_What the exercise asks_: Look through the data below and extract, unchanged, the lines from the one that contains "Continue the build123d" to the one that contains "mesh.materials.append(pale.material)", both included.

_Records to process_:

-- -- --

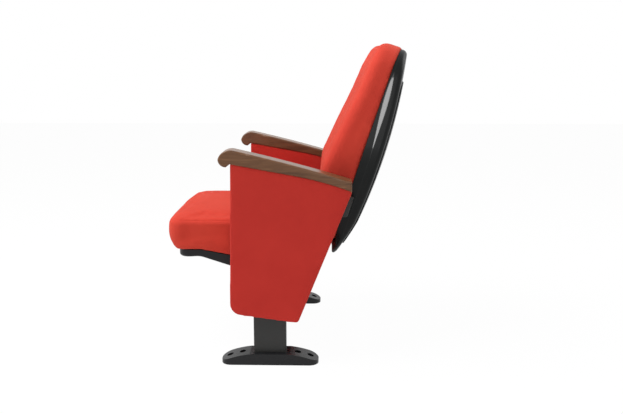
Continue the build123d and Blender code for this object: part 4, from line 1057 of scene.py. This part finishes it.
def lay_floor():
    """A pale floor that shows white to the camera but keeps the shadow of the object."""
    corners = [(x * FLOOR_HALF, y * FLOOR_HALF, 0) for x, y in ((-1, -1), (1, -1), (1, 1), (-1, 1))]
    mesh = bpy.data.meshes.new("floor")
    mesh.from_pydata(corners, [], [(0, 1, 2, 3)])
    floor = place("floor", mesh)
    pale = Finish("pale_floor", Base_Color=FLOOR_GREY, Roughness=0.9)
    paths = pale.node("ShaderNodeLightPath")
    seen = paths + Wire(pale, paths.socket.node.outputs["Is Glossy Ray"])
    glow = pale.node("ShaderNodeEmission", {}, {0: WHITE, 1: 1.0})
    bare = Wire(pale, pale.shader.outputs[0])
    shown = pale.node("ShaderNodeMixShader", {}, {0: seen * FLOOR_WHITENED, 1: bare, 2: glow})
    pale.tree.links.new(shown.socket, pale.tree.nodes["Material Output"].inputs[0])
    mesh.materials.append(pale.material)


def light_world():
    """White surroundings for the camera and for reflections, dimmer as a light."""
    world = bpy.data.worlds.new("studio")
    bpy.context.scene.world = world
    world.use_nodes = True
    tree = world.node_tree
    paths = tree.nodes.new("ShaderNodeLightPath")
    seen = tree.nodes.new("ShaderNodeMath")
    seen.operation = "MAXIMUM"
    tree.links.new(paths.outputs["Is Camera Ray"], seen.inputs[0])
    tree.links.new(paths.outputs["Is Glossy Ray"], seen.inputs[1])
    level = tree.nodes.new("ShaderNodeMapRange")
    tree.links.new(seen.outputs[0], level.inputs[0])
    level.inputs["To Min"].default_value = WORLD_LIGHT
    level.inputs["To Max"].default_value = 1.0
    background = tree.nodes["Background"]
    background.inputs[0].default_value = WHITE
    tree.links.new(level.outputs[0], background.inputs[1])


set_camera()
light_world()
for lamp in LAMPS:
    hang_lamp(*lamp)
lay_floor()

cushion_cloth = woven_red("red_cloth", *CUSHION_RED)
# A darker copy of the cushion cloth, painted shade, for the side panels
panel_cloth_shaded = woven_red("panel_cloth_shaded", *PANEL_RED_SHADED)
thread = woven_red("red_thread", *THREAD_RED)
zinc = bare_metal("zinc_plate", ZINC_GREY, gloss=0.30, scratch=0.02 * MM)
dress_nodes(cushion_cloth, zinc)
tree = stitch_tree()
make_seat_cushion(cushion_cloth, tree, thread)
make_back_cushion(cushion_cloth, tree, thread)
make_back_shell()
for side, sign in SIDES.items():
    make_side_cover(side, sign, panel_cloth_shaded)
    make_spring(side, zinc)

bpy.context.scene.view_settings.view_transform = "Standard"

-- -- --

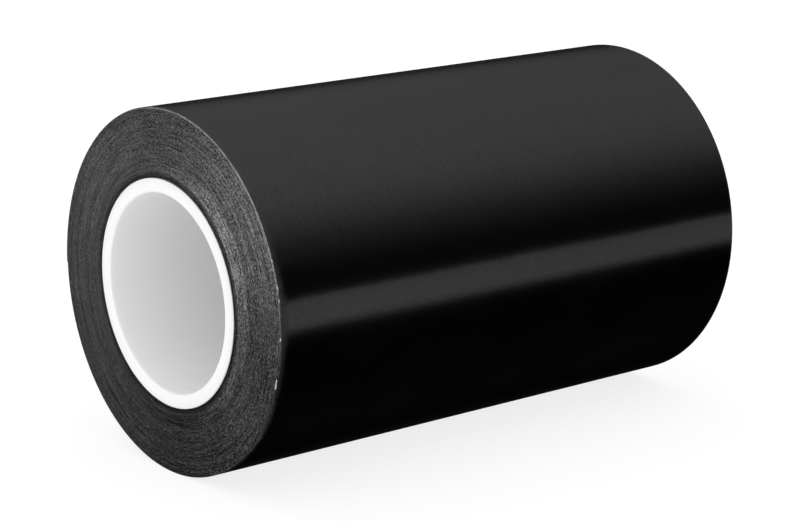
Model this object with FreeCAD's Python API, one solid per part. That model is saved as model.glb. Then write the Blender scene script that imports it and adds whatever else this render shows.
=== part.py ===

-- -- --

_Completed task_:
Continue the build123d and Blender code for this object: part 4, from line 1057 of scene.py. This part finishes it.
def lay_floor():
    """A pale floor that shows white to the camera but keeps the shadow of the object."""
    corners = [(x * FLOOR_HALF, y * FLOOR_HALF, 0) for x, y in ((-1, -1), (1, -1), (1, 1), (-1, 1))]
    mesh = bpy.data.meshes.new("floor")
    mesh.from_pydata(corners, [], [(0, 1, 2, 3)])
    floor = place("floor", mesh)
    pale = Finish("pale_floor", Base_Color=FLOOR_GREY, Roughness=0.9)
    paths = pale.node("ShaderNodeLightPath")
    seen = paths + Wire(pale, paths.socket.node.outputs["Is Glossy Ray"])
    glow = pale.node("ShaderNodeEmission", {}, {0: WHITE, 1: 1.0})
    bare = Wire(pale, pale.shader.outputs[0])
    shown = pale.node("ShaderNodeMixShader", {}, {0: seen * FLOOR_WHITENED, 1: bare, 2: glow})
    pale.tree.links.new(shown.socket, pale.tree.nodes["Material Output"].inputs[0])
    mesh.materials.append(pale.material)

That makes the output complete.